As good as the Horned Frog coaching staff is at cranking up the attack, losing four starters on the line along with big-time receivers Josh Doctson, Kolby Listenbee and running back Aaron Green – along with Boykin – is going to hurt.
The Cardinal have Christian McCaffrey, a tremendous coaching staff, and almost nothing else off of last year’s Rose Bowl champion. Thanks to McCaffrey, and on brand name – which is impressive considering where Stanford was before Jim Harbaugh arrived – the program will get a ton of preseason love, but there are issues.
Eight starters are gone on offense including almost everyone that matters on the line, the receiving corps, and QB Kevin Hogan. The program is a factory now for O linemen, but the quarterback situation isn’t any clearer now than when spring ball started with Keller Chryst and Ryan Burns still locked in a battle.
The defensive side isn’t quite as bad, but seven starters are gone and many of the leaders and tough guys from last year have to be replaced.
Even the most ardent of Charlie Strong supporters would admit that this is the year the change has to come. He had to completely change the culture and overhaul the entire roster over the last few seasons, but Texas is bound by absolutely nothing – there’s no reason it should be just okay.

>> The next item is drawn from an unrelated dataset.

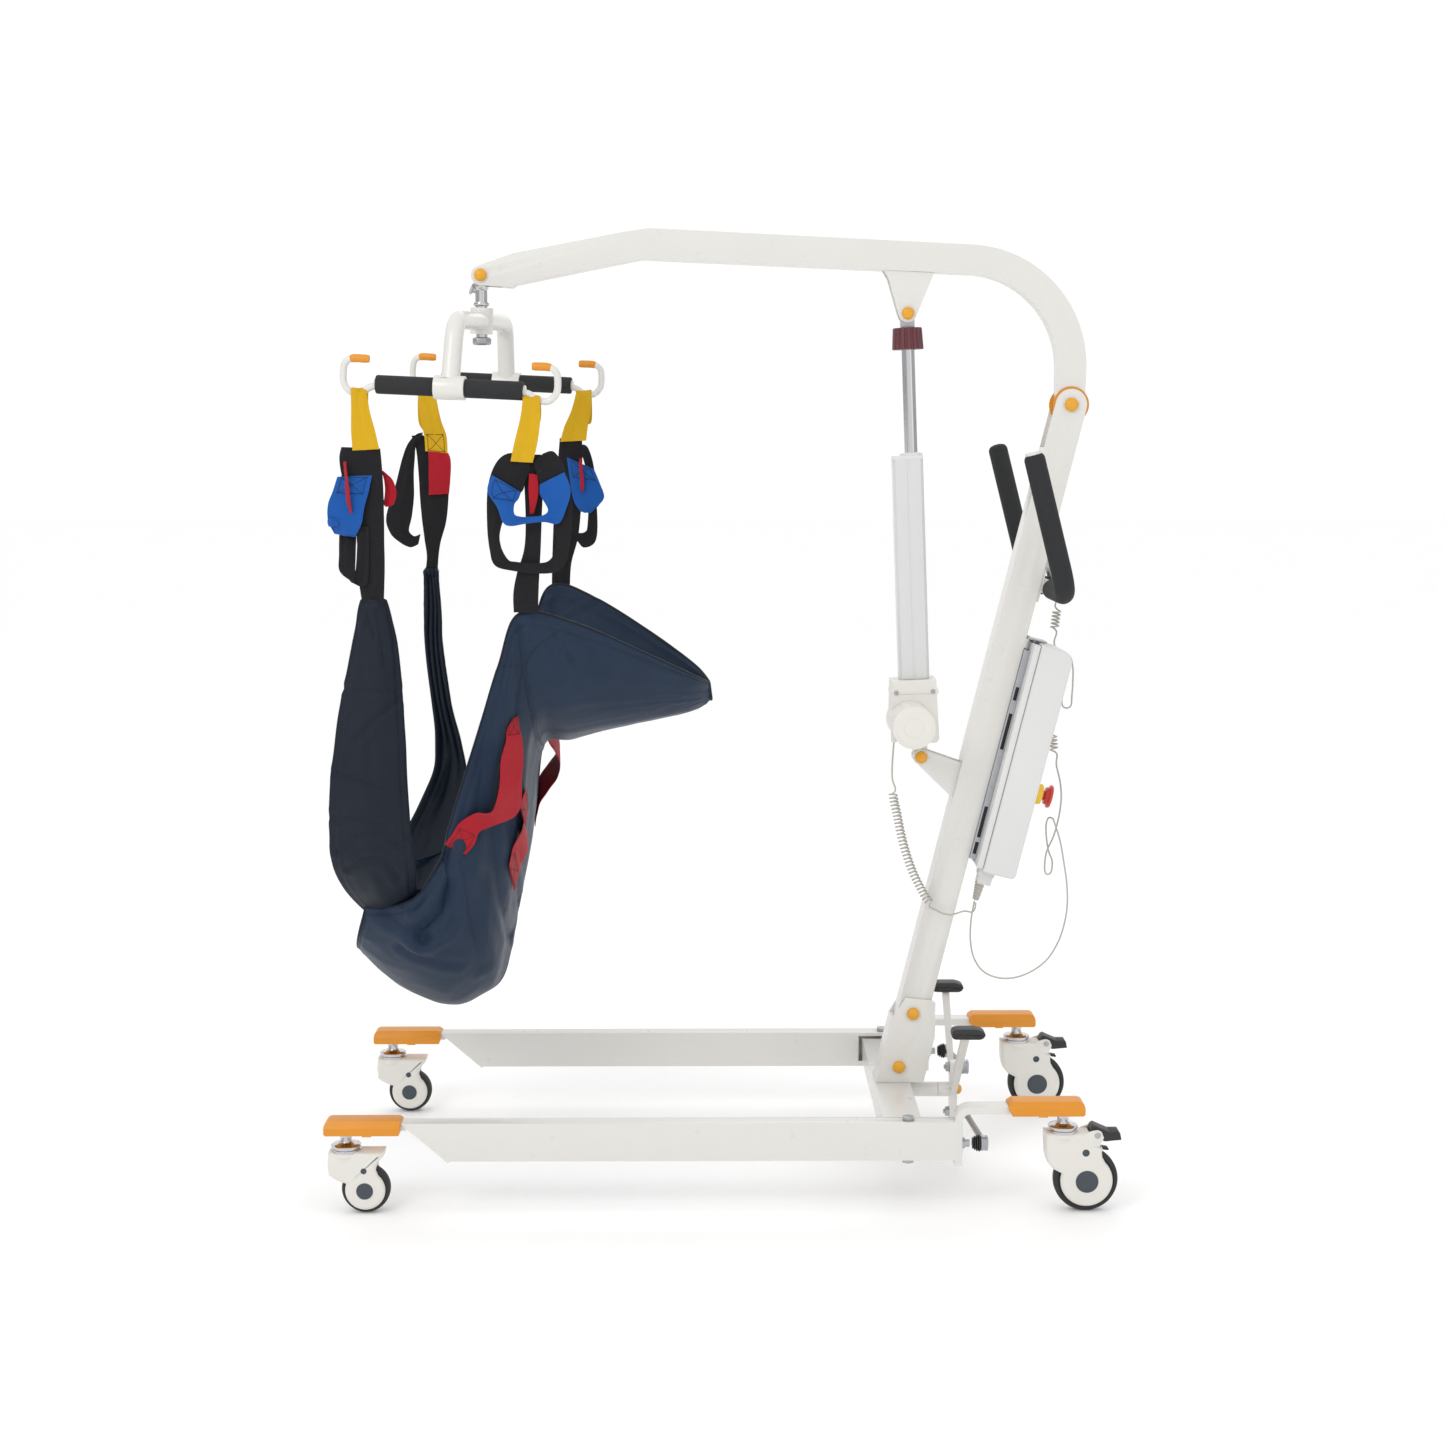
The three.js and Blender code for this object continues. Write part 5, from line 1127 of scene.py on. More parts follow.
class Cloth:
    """A grid of a fabric's middle surface, with an outward side, folds, seams and stitches."""

    def __init__(self, grid, thickness, outward):
        self.grid = grid
        self.thickness = thickness
        normal = unit_normals(grid)
        middle = normal[normal.shape[0] // 4, normal.shape[1] // 2]
        self.normal = normal if middle @ np.array(outward) > 0 else -normal

    def sample(self, u, v, lift=0.0):
        """A point at u, v (0 to 1), lifted off the outer face (or the inner face when lift is negative)."""
        rows, columns = self.grid.shape[:2]
        a = min(max(u, 0), 1) * (rows - 1)
        b = min(max(v, 0), 1) * (columns - 1)
        i, j = min(int(a), rows - 2), min(int(b), columns - 2)
        f, g = a - i, b - j

        def mix(field):
            low = field[i, j] * (1 - g) + field[i, j + 1] * g
            high = field[i + 1, j] * (1 - g) + field[i + 1, j + 1] * g
            return low * (1 - f) + high * f

        side = 1 if lift >= 0 else -1
        normal = Vector(mix(self.normal)).normalized() * side
        return Vector(mix(self.grid)) + normal * (self.thickness / 2 + abs(lift)), normal

    def locate(self, x, z, columns=(0.0, 0.5)):
        """u, v of the grid point nearest to x, z among the given part of the width."""
        n = self.grid.shape[1] - 1
        first, last = int(columns[0] * n), int(columns[1] * n)
        part = self.grid[:, first:last + 1]
        gap = (part[:, :, 0] - x) ** 2 + (part[:, :, 2] - z) ** 2
        i, j = np.unravel_index(np.argmin(gap), gap.shape)
        return i / (self.grid.shape[0] - 1), (j + first) / n

    def seam_points(self, uv, step=4.0):
        """Evenly spaced u, v along a polyline of u, v points."""
        points = []
        for (u0, v0), (u1, v1) in zip(uv, uv[1:]):
            gap = (self.sample(u1, v1)[0] - self.sample(u0, v0)[0]).length
            count = max(2, int(gap / step))
            points += [(u0 + (u1 - u0) * k / count, v0 + (v1 - v0) * k / count) for k in range(count)]
        return points + [uv[-1]]

    def groove(self, seams, depth, width):
        """Pulls the fabric in along seams and lets it puff a little beside them."""
        tree_points = [self.sample(u, v)[0] for seam in seams for u, v in self.seam_points(seam)]
        tree = KDTree(len(tree_points))
        for index, point in enumerate(tree_points):
            tree.insert(point, index)
        tree.balance()
        push = np.zeros(self.grid.shape[:2])
        for i in range(push.shape[0]):
            for j in range(push.shape[1]):
                gap = tree.find(Vector(self.grid[i, j]))[2] / width
                puff = 0.35 * depth * math.exp(-((gap - 2.2) ** 2) / 1.2)
                push[i, j] = -depth * math.exp(-1.2 * gap) + puff
        self.shift(push)

    def shift(self, push):
        """Moves each grid point out by its own distance."""
        self.grid = self.grid + self.normal * push[:, :, None]
        normal = unit_normals(self.grid)
        self.normal = normal * np.where((normal * self.normal).sum(axis=2, keepdims=True) < 0, -1, 1)

    def mesh(self, name, material):
        rows, columns = self.grid.shape[:2]
        half = self.normal * self.thickness / 2
        points = np.concatenate([(self.grid + half).reshape(-1, 3), (self.grid - half).reshape(-1, 3)])
        count = rows * columns
        polygons = []
        for i in range(rows - 1):
            for j in range(columns - 1):
                a, d = i * columns + j, (i + 1) * columns + j
                polygons.append((a, a + 1, d + 1, d))
                polygons.append((count + d, count + d + 1, count + a + 1, count + a))
        rim = [(0, j) for j in range(columns - 1)] + [(i, columns - 1) for i in range(rows - 1)]
        rim += [(rows - 1, j) for j in range(columns - 1, 0, -1)] + [(i, 0) for i in range(rows - 1, 0, -1)]
        for (i, j), (k, l) in zip(rim, rim[1:] + rim[:1]):
            a, b = i * columns + j, k * columns + l
            polygons.append((b, a, count + a, count + b))
        mesh = bpy.data.meshes.new(name)
        mesh.from_pydata([tuple(p * MM) for p in points], [], polygons)
        across, along = distance_along(self.grid, 1), distance_along(self.grid, 0)
        across -= across[:, columns // 2][:, None]
        uv = np.stack([along[:, columns // 2][:, None] + 0 * across, across], axis=2).reshape(-1, 2) * MM
        layer = mesh.uv_layers.new(name="fabric")
        for loop in mesh.loops:
            layer.data[loop.index].uv = uv[loop.vertex_index % count]
        bm = bmesh.new()
        bm.from_mesh(mesh)
        bmesh.ops.recalc_face_normals(bm, faces=bm.faces)
        bm.to_mesh(mesh)
        bm.free()
        for polygon in mesh.polygons:
            polygon.use_smooth = True
        return link(name, mesh, material)

    def stitches(self, bm, uv, lift):
        """A row of thread dashes along a polyline of u, v points."""
        stitch_row(bm, [self.sample(u, v, lift) for u, v in self.seam_points(uv)])

    def middle(self, uv):
        """Points of the middle surface at u, v points."""
        return [(self.sample(u, v)[0] + self.sample(u, v, -1e-6)[0]) / 2 for u, v in uv]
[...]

The money is going to keep flowing in no matter what, but there’s pressure from the fan base that wants Texas football to not be lousy anymore, there’s pressure to help make the struggling Longhorn network start to be decent, and there’s pressure to not lose so many Big 12 games.
Strong and Texas don’t have to go to the College Football Playoff, but they have to take a step to get a whole lot closer. The running back situation is tremendous, but several young linemen have to quickly become stars, the quarterback battle has to be settled – that’s not a problem, though – and the offense overall has to be able to start keeping up with the Big 12 big boys.
With Notre Dame coming up right away in what might be a make-or-break moment for the direction of the program, the pressure and scrutiny will be ramped up to a whole other level this fall.